As you may remember in Baconator Pt. 1 the evening ended with a kiss. I was stunned because that was the last thing I expected to get out of the Hootenanny that year. I merely wanted to go down, listen to music and hang out with my friends. That kiss changed the tone of the night. It had me thinking there was hope for a girl like me…Maybe, just maybe, it was actually possible to find a guy who wanted to spend time together as more than just friends. That was a joke. Officially we were never dating, we were just “hanging out”. That is a new term that irritates me to no end. I should have known that “hanging out” is Man-Code for ‘We’ll act like we are dating, but there won’t be any commitment so if something else comes up YOU can’t complain’. Fuckers…

So after the kiss I went home and at 3am I got a txt message from the Baconator saying how glad he was that we met. I thought WOW, this guy doesn’t waste any time but was secretly excited that he was showing attention, even though something was bugging me about the whole situation. I just couldn’t put my finger on it, so I shoved my worries to the back of my mind. From that point on we spent a lot of time together, he would come over for movie nights, or I would go visit him at work (he worked as a parking lot security guard) but he was never really emotionally available. His cell phone would always go off and he would quickly text back saying it was one of his buddies, or he would excuse himself and leave the room so I couldn’t hear the conversation. Each time my ‘something’s up’ feeling would return and I would push it back or ask if he was seeing someone else. He of course would say no and I would believe him.

In August things came to a head.

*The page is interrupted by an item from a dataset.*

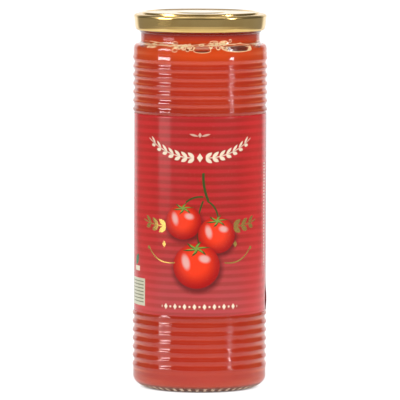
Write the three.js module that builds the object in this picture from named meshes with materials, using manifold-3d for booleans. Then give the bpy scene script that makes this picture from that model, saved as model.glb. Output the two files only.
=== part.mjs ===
import * as THREE from 'three';
import { mergeVertices } from 'three/addons/utils/BufferGeometryUtils.js';
import Module from 'manifold-3d';

// A tall ribbed glass jar of tomato passata with a wrap-round paper label and a gold twist-off lid.
// Millimetres, +Z up. The origin is the middle of the face it stands on, the label's front faces -Y.

// Whole jar
const HEIGHT = 188.6;
const SIDES = 40;

// Glass body
const CREST_RADIUS = 33.65;
const RIB_DEPTH = 0.8;
const RIB_PITCH = 4.3;
const RIBS = 7;
const LOWER_FIRST_CREST = 11.7;
const UPPER_FIRST_CREST = 139.8;
const PANEL_RADIUS = 32.55;
const SMOOTH_RADIUS = 33.3;
const HEEL_WIDTH = 8.8;
const HEEL_HEIGHT = 6.0;
const BEARING_WIDTH = 2.3;
const PUSH_UP = 1.8;
const PUSH_UP_EDGE = 5.0;
const WALL = 2.8;
const FLOOR = 3.0;
const FLOOR_CROWN = 1.2;
const CROWN_WIDTH = 15.0;
const INNER_HEEL = 5.0;

// Glass neck and finish
const SHOULDER_BOTTOM = 171.2;
const SHOULDER_TOP = 174.7;
const SHOULDER_ROUND = 2.4;
const INNER_ROUND = 2.4;
const NECK_FILLET = 1.9;
const NECK_RADIUS = 29.75;
const NECK_BORE = 27.2;
const BEAD_RADIUS = 30.9;
const BEAD_HEIGHT = 179.6;
const BEAD_ROUND = 1.1;
const BORE_EDGE = 0.6;
const BORE_TOP = 178.7;
const FINISH_RADIUS = 28.6;
const RIM_HEIGHT = 187.4;
const RIM_ROUND = 1.0;
const RIM_BORE = 26.6;
const PANEL_EDGE = 0.15;

// Passata
const CLEARANCE = 0.3;
const FILL_LEVEL = 181.3;
const FILL_DISH = 1.4;
const POCKET_LEVEL = 171.1;
const POCKET_DEPTH = 2.2;
const POCKET_INSET = 0.9;

// Label
const LABEL_BOTTOM = 38.6;
const LABEL_TOP = 138.1;
const LABEL_RADIUS = 33.0;
const LABEL_PAPER = 0.25;
const LAP_ANGLE = 14;

// Lid
const LID_RADIUS = 33.15;
const LID_BOTTOM = 179.5;
const LID_SHEET = 0.6;
const PLATEAU_RADIUS = 29.3;
const RIM_WIDTH = 1.1;
const RIM_SOFT = 0.4;
const RIM_FOOT = 187.6;
const PANEL_DIP = 0.4;
const SHOULDER_RING = 187.5;
const CORNER_ROUND = 1.4;
const SKIRT_TAPER = 0.34;
const CURL_WIDTH = 1.1;
const CURL_HEIGHT = 2.2;
const CURL_LIP = 0.6;
const BUTTON_RADIUS = 11.0;
const BUTTON_RISE = 0.25;

const DEGREE = Math.PI / 180;
const wasm = await Module();
wasm.setup();

// Points of an elliptic arc about (r, z), from one angle to another in degrees, ends included.
function arc(r, z, halfWidth, halfHeight, from, to, steps) {
  const points = [];
  for (let i = 0; i <= steps; i++) {
    const angle = (from + ((to - from) * i) / steps) * DEGREE;
    points.push(new THREE.Vector2(r + halfWidth * Math.cos(angle), z + halfHeight * Math.sin(angle)));
  }
  return points;
}

// Straight stretches through [r, z] pairs.
function line(...pairs) {
  return pairs.map(([r, z]) => new THREE.Vector2(r, z));
}

// Rings one above another: a cosine wave from the trough below the first crest to that above the
// last. The end trough next to a smooth wall only sinks to that wall's radius.
function ribs(firstCrest, smoothEnd) {
  const points = [];
  const stepsPerRib = 4;
  for (let i = 0; i <= RIBS * stepsPerRib; i++) {
    const turn = i / stepsPerRib - 0.5;
    const runsOut = smoothEnd === 'below' ? turn < 0 : turn > RIBS - 1;
    const depth = runsOut ? CREST_RADIUS - SMOOTH_RADIUS : RIB_DEPTH;
    const swell = (1 + Math.cos(2 * Math.PI * turn)) / 2;
    points.push(new THREE.Vector2(CREST_RADIUS - depth * (1 - swell), firstCrest + turn * RIB_PITCH));
  }
  return points;
}

// Turns an outline of (r, z) points round the Z axis.
function turned(outline) {
  return new THREE.LatheGeometry(outline, SIDES).rotateX(Math.PI / 2);
}

// A closed geometry as a solid that can be cut.
function solidOf(geometry) {
  const bare = geometry.clone();
  bare.deleteAttribute('normal');
  bare.deleteAttribute('uv');
  const merged = mergeVertices(bare, 1e-3);
  const index = merged.index.array;
  const corners = [];
  for (let i = 0; i < index.length; i += 3) {
    const [a, b, c] = [index[i], index[i + 1], index[i + 2]];
    if (a !== b && b !== c && c !== a) {
      corners.push(a, b, c);
    }
  }
  return new wasm.Manifold(new wasm.Mesh({
    numProp: 3,
    vertProperties: Float32Array.from(merged.attributes.position.array),
    triVerts: Uint32Array.from(corners),
  }));
}

// A cut solid as a geometry again.
function geometryOf(solid) {
  const mesh = solid.getMesh();
  const geometry = new THREE.BufferGeometry();
  geometry.setAttribute('position', new THREE.BufferAttribute(Float32Array.from(mesh.vertProperties), 3));
  geometry.setIndex(new THREE.BufferAttribute(Uint32Array.from(mesh.triVerts), 1));
  geometry.computeVertexNormals();
  return geometry;
}

// The inside of the glass, from the low crown of its floor up to the mouth, drawn in by a gap.
function bore(gap, top) {
  const wallRadius = CREST_RADIUS - RIB_DEPTH - WALL - gap;
  const floor = FLOOR + gap;
  const neck = NECK_BORE - gap;
  return [
    ...line([0, floor + FLOOR_CROWN], [CROWN_WIDTH, floor + FLOOR_CROWN / 3]),
    ...arc(wallRadius - INNER_HEEL, floor + INNER_HEEL, INNER_HEEL, INNER_HEEL, -90, 0, 5),
    ...arc(wallRadius - INNER_ROUND, SHOULDER_BOTTOM - INNER_ROUND / 2, INNER_ROUND, INNER_ROUND, 0, 45, 2),
    ...line([neck, SHOULDER_TOP - BORE_EDGE], [neck, top]),
  ];
}

// Ribbed glass: push-up base, round heel, ribs below and above the label panel, shoulder, neck,
// bead and mouth, then down the inside.
function glassJar() {
  const heelCentre = SMOOTH_RADIUS - HEEL_WIDTH;
  const bearingInside = heelCentre - BEARING_WIDTH;
  const shoulderRadius = SMOOTH_RADIUS - SHOULDER_ROUND;
  const shoulderLevel = (SHOULDER_BOTTOM + SHOULDER_TOP) / 2 - SHOULDER_ROUND;
  const rimMiddle = (FINISH_RADIUS + RIM_BORE) / 2;
  const rimHalf = (FINISH_RADIUS - RIM_BORE) / 2;
  const rimLevel = RIM_HEIGHT - RIM_ROUND;
  const outline = [
    ...line([0, PUSH_UP], [bearingInside - PUSH_UP_EDGE, PUSH_UP * 0.8], [bearingInside, 0]),
    ...arc(heelCentre, HEEL_HEIGHT, HEEL_WIDTH, HEEL_HEIGHT, -90, 0, 5),
    ...ribs(LOWER_FIRST_CREST, 'below').slice(0, -2),
    ...line([PANEL_RADIUS, LABEL_BOTTOM - PANEL_EDGE], [PANEL_RADIUS, LABEL_TOP + PANEL_EDGE]),
    ...ribs(UPPER_FIRST_CREST, 'above').slice(1),
    ...arc(shoulderRadius, shoulderLevel, SHOULDER_ROUND, SHOULDER_ROUND, 0, 52, 3),
    ...arc(NECK_RADIUS + NECK_FILLET, SHOULDER_TOP, NECK_FILLET, NECK_FILLET, 232, 180, 2),
    ...line([NECK_RADIUS, BEAD_HEIGHT - 1.5 * BEAD_ROUND]),
    ...arc(BEAD_RADIUS - BEAD_ROUND, BEAD_HEIGHT, BEAD_ROUND, BEAD_ROUND, -50, 50, 3),
    ...line([FINISH_RADIUS, BEAD_HEIGHT + 1.2 * BEAD_ROUND], [FINISH_RADIUS, rimLevel]),
    ...arc(rimMiddle, rimLevel, rimHalf, RIM_ROUND, 45, 180, 3),
    ...bore(0, BORE_TOP).reverse(),
  ];
  return turned(outline);
}

// Air caught against the glass under the shoulder, as flat ellipsoids that cut into the passata:
// a wide one and an oval one in front, smaller ones at the left, and a loose row round the back.
function airPockets() {
  const front = [
    { angle: 39, width: 7.6, height: 1.7, level: 0.4 },
    { angle: 2, width: 4.3, height: 1.1, level: 0.0 },
    { angle: -33, width: 2.4, height: 1.3, level: 0.7 },
    { angle: -21, width: 2.0, height: 1.2, level: 0.2 },
    { angle: 18, width: 2.4, height: 1.4, level: 1.6 },
  ];
  const back = Array.from({ length: 5 }, (_, i) => ({
    angle: 90 + i * 44,
    width: 3.2 + 1.5 * Math.sin(i * 2.1),
    height: 1.3,
    level: 0.5 * Math.cos(i * 1.7),
  }));
  return [...front, ...back].map(({ angle, width, height, level }) => {
    const reach = CREST_RADIUS - RIB_DEPTH - WALL - POCKET_INSET;
    const pocket = new THREE.SphereGeometry(1, 10, 6).scale(width, POCKET_DEPTH, height);
    return pocket.translate(0, -reach, POCKET_LEVEL + level).rotateZ(angle * DEGREE);
  });
}

// Passata filling the jar up into the neck, its top a shallow dish.
function passata() {
  const outline = [
    ...bore(CLEARANCE, FILL_LEVEL),
    ...line([NECK_BORE * 0.8, FILL_LEVEL - FILL_DISH * 0.7], [0, FILL_LEVEL - FILL_DISH]),
  ];
  let solid = solidOf(turned(outline));
  for (const pocket of airPockets()) {
    solid = solid.subtract(solidOf(pocket));
  }
  return geometryOf(solid);
}

// Paper wrapped once round the panel. The outer edge of the lap is on the +X side, and the sheet
// under it eases back to one thickness.
function label() {
  const outer = [];
  const inner = [];
  const steps = SIDES * 2;
  for (let i = 0; i < steps; i++) {
    const angle = i * (360 / steps);
    const lap = angle <= LAP_ANGLE ? LABEL_PAPER * (1 - 0.5 * (angle / LAP_ANGLE)) : 0;
    const radius = LABEL_RADIUS + lap;
    const bearing = angle * DEGREE;
    outer.push(new THREE.Vector2(radius * Math.cos(bearing), radius * Math.sin(bearing)));
    const inside = LABEL_RADIUS - LABEL_PAPER;
    inner.push(new THREE.Vector2(inside * Math.cos(bearing), inside * Math.sin(bearing)));
  }
  const section = new THREE.Shape(outer);
  section.holes.push(new THREE.Path(inner));
  const depth = LABEL_TOP - LABEL_BOTTOM;
  return new THREE.ExtrudeGeometry(section, { depth, bevelEnabled: false }).translate(0, 0, LABEL_BOTTOM);
}

// Pressed sheet lid: safety button, sunk panel, raised rim, shoulder ring, tapered skirt and the
// curl along its lower edge, then back along the inside.
function lid() {
  const panel = HEIGHT - PANEL_DIP;
  const rim = PLATEAU_RADIUS - RIM_WIDTH;
  const skirtFoot = LID_RADIUS - SKIRT_TAPER;
  const curlMiddle = skirtFoot - CURL_WIDTH;
  const lip = curlMiddle - CURL_LIP;
  const corner = LID_RADIUS - CORNER_ROUND;
  const outside = [
    ...line([lip, LID_BOTTOM + CURL_LIP]),
    ...arc(curlMiddle, LID_BOTTOM + CURL_HEIGHT, CURL_WIDTH, CURL_HEIGHT, -90, 0, 4),
    ...arc(corner, SHOULDER_RING - CORNER_ROUND, CORNER_ROUND, CORNER_ROUND, 0, 90, 4),
    ...line([PLATEAU_RADIUS, RIM_FOOT]),
    ...arc(rim, HEIGHT - RIM_SOFT, RIM_WIDTH, RIM_SOFT, 0, 120, 4),
    ...line([rim - RIM_WIDTH, panel], [BUTTON_RADIUS + RIM_WIDTH, panel]),
    ...line([BUTTON_RADIUS, panel + BUTTON_RISE], [0, panel + BUTTON_RISE]),
  ];
  const under = panel - LID_SHEET;
  const ringUnder = SHOULDER_RING - LID_SHEET;
  const inside = line(
    [0, under],
    [PLATEAU_RADIUS - LID_SHEET, under],
    [PLATEAU_RADIUS - LID_SHEET, ringUnder],
    [corner, ringUnder],
    [LID_RADIUS - LID_SHEET, ringUnder - CORNER_ROUND],
    [skirtFoot - LID_SHEET, LID_BOTTOM + CURL_HEIGHT],
    [lip, LID_BOTTOM + CURL_HEIGHT - CURL_LIP],
    [lip, LID_BOTTOM + CURL_LIP],
  );
  return turned([...outside, ...inside]);
}

// Materials
function glass() {
  return new THREE.MeshStandardMaterial({
    color: 0xdfe9e4,
    roughness: 0.03,
    metalness: 0,
    transparent: true,
    opacity: 0.35,
  });
}

function tomato() {
  return new THREE.MeshStandardMaterial({ color: 0xb83422, roughness: 0.35, metalness: 0 });
}

function printedPaper() {
  return new THREE.MeshStandardMaterial({ color: 0xc4302f, roughness: 0.5, metalness: 0 });
}

function goldLacquer() {
  return new THREE.MeshStandardMaterial({ color: 0xb9995a, roughness: 0.25, metalness: 1 });
}

function part(name, geometry, material) {
  const mesh = new THREE.Mesh(geometry, material);
  mesh.name = name;
  return mesh;
}

const jar = new THREE.Group();
jar.add(
  part('glass_jar', glassJar(), glass()),
  part('passata', passata(), tomato()),
  part('label', label(), printedPaper()),
  part('lid', lid(), goldLacquer()),
);

export default jar;
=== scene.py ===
"""Looks of a tall ribbed jar of tomato passata: clear glass, thick filling, printed label, gold lid.

Metres throughout. Heights and radii repeat the solids' own driving dimensions, so that every piece
lies where its solid does. The front of the label faces -Y, and an azimuth is counted from there
towards +X.
"""

import math

import bpy
import numpy as np
from mathutils import Matrix, Vector


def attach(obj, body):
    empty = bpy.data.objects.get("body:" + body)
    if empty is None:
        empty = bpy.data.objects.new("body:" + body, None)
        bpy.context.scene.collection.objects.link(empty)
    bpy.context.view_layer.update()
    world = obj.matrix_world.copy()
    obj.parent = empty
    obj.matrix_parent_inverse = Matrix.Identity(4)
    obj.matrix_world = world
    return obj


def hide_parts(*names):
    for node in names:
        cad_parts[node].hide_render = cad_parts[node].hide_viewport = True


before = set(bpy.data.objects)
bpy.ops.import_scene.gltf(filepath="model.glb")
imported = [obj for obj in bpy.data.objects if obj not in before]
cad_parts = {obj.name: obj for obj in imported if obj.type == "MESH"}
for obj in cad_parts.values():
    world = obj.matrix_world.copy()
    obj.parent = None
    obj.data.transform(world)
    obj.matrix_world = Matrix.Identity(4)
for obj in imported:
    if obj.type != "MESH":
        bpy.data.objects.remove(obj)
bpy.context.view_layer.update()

MM = 0.001
TAU = 2 * math.pi
SEED = 7127
BLACK = (0.0, 0.0, 0.0, 1.0)
WHITE = (1.0, 1.0, 1.0, 1.0)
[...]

He was driving Red to Calgary where she was starting a new life (Thank God) and then he would be driving back with his transvestite friend (he even showed me a picture) who lived out there but was coming to visit family in Niagara…or so he told me.

He was gone for a week and I missed him like crazy. He called or texted when he could but it never seemed like enough. When he returned I went to see him at work and I immediately felt that something was wrong. I asked him again if he was seeing someone and this time he said “well, kind of”. He explained that he had a girlfriend that he had been with since February (remember we met in July and it was now mid August) but that since he met me he had stopped being intimate with her as he could only see her as a friend…because he wanted me. I left and cried all the way home (it’s a good thing it’s literally a 2 minute drive to my house so I didn’t really need to pay attention). He called and I ignored it, he texted and I ignored it and then I gave in. I cared so much about him that I was willing to be the other woman for a while. I gave him an ultimatum. Tell her it’s over or I am gone. He agreed that this was fair and we continued to see each other with the understanding that he was going to end his relationship with her. But that day never came.

I know that people will judge me on my decsion and before I would have been right there with you. But it's hard to say what you will do when you are actually faced with those choices. Which path would you take? Loneliness makes people do strange things, and for me at that point in my life I was willing to be the other woman for a while if it meant I wouldn't have to be alone.

The third and final installment of The Baconator is coming, it's just hard trying to condense 4+ months into a few posts.

1 comment:

Anonymous said...

wow...this is good...I think you really put down what many women feel like but don't or can't express it !! That Jerk....if I ever see him I will kick him so hard...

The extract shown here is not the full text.